Cloned food, stem cells, and the FDA

So in the United States we are allowed to eat cloned meat but not use stem cell and related techniques that are much less severe than the technological and moral implications of cow (etc.) cloning?

From the Washington Post article:

Three years after the Food and Drug Administration first hinted that it might permit the sale of milk and meat from cloned animals, prompting public reactions that ranged from curiosity to disgust, the agency is poised to endorse marketing of the mass-produced animals for public consumption.
There seems to be an indication that the cloned food is OK for humans, but what about the natural balance? Couldn't this create very negative affecting (to consumers and the ecosystem in which cows, etc., interact) result, from things like genetic mutations?

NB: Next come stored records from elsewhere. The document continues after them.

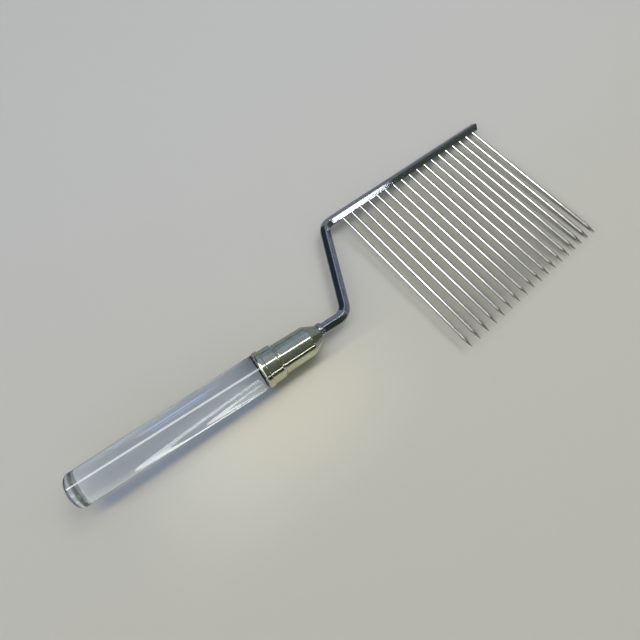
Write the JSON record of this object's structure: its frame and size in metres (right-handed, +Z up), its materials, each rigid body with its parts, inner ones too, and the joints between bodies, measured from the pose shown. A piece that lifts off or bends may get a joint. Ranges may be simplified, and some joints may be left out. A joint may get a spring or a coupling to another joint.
{
  "type": "uncapping fork",
  "caption": "Handled comb of straight pointed needles on a cranked bar, for lifting wax cappings off honeycomb.",
  "frame": {"origin": "on the ground, under the middle of the fork's outline, with the fork lying at rest", "axes": "+X along the handle from the butt towards the comb, leaning 2.2 degrees nose-down; +Y across the comb towards the crossbar; +Z up"},
  "size_m": [0.2352, 0.0898, 0.0165],
  "materials": {
    "clear_acrylic": "clear, polished",
    "nickel_plate": "bright nickel plate",
    "chrome_plate": "bright chrome plate",
    "needle_steel": "polished stainless wire"
  },
  "bodies": {
    "root": {"handle": "clear_acrylic", "ferrule": "nickel_plate", "collar": "chrome_plate", "bar": "chrome_plate", "needle_01": "needle_steel", "needle_02": "needle_steel", "needle_03": "needle_steel", "needle_04": "needle_steel", "needle_05": "needle_steel", "needle_06": "needle_steel", "needle_07": "needle_steel", "needle_08": "needle_steel", "needle_09": "needle_steel", "needle_10": "needle_steel", "needle_11": "needle_steel", "needle_12": "needle_steel", "needle_13": "needle_steel", "needle_14": "needle_steel", "needle_15": "needle_steel", "needle_16": "needle_steel", "needle_17": "needle_steel", "needle_18": "needle_steel"}
  },
  "joints": []
}
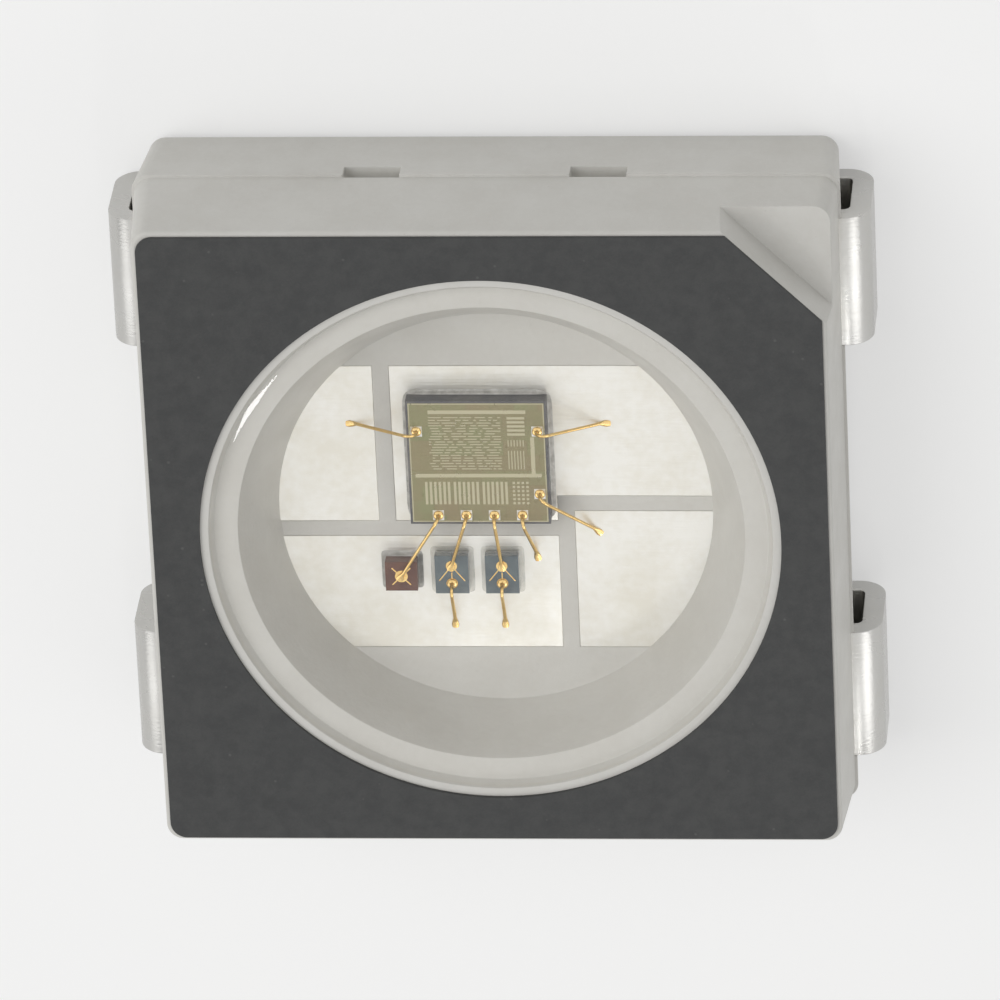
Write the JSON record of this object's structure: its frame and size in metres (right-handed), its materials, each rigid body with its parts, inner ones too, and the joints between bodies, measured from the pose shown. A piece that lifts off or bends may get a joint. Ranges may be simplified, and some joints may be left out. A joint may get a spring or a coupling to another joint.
{
  "type": "surface-mount rgb led",
  "caption": "Square surface-mount RGB LED with a black face, round resin-filled window, driver chip, dies, bond wires and J-bent solder leads.",
  "frame": {"origin": "middle of the package on the plane of the solder feet", "axes": "+Z the way the light leaves, out of the window; +X across the package from one row of leads to the other; the corner mark is at +X, +Y"},
  "size_m": [0.0054, 0.005, 0.0016],
  "materials": {
    "white_plastic": "satin",
    "black_coat": "matte",
    "clear_resin": "gloss",
    "silver_plating": "satin",
    "silicon": "satin",
    "red_crystal": "satin",
    "sapphire": "gloss",
    "silver_glue": "satin",
    "clear_glue": "gloss",
    "gold_wire": "polished"
  },
  "bodies": {
    "root": {"housing": "white_plastic", "face_coat": "black_coat", "clear_resin": "clear_resin", "lead_data_out": "silver_plating", "lead_ground": "silver_plating", "lead_supply": "silver_plating", "lead_data_in": "silver_plating", "driver_chip": "silicon", "red_die": "red_crystal", "green_die": "sapphire", "blue_die": "sapphire", "driver_chip_glue": "silver_glue", "red_die_glue": "silver_glue", "green_die_glue": "clear_glue", "blue_die_glue": "clear_glue", "wire_red": "gold_wire", "wire_green": "gold_wire", "wire_blue": "gold_wire", "wire_supply": "gold_wire", "wire_data_out": "gold_wire", "wire_ground": "gold_wire", "wire_data_in": "gold_wire", "wire_green_return": "gold_wire", "wire_blue_return": "gold_wire"}
  },
  "joints": []
}
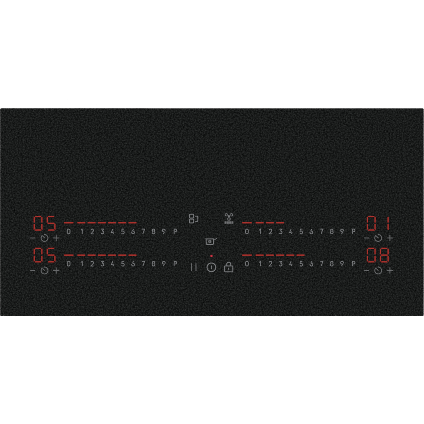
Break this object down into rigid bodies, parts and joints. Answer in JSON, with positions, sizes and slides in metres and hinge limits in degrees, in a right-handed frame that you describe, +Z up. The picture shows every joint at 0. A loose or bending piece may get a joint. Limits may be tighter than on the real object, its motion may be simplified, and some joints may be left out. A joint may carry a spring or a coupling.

From the Wired News article:
Consumer watchdog groups are skeptical, and say cloned meat should at least be labeled.
Studies have shown differences between cloned and regular animals, including a higher incidence of genetic and physiological abnormalities in clones. But scientists say these differences don't pose a threat to someone who eats cloned meat.
A 2002 National Academy of Sciences report said there was no evidence that cloned meat was dangerous to eat, but more data was needed to be certain.
Discount or no, it would not be practical for farmers to clone all their cattle rather than breed them normally.

It's unnatural and unethical; cloning — I thought that was wrong!?! Haven't all those scientists been saying so? Americans should not be so willing to put so much shit into their mouths, whether it be cloned, genetically modified, or just really fatty and pumped up on preservatives. I am not one of those vegan health nuts — I like food too much — but the FDA needs to be watching out for consumers, not advancing overzealous meat mass-producers' fantasies. Of course, the Food and Drug Administration has already vastly failed on the "Drug" part, and most of the "Food" part, I guess it is just a matter of time until when one sees the FDA stamp, they will know the food is bad. There is a difference between cloned food that is safe for humans to eat, and cloned food that is safe. At this point, the former may be true, but certainly not the latter.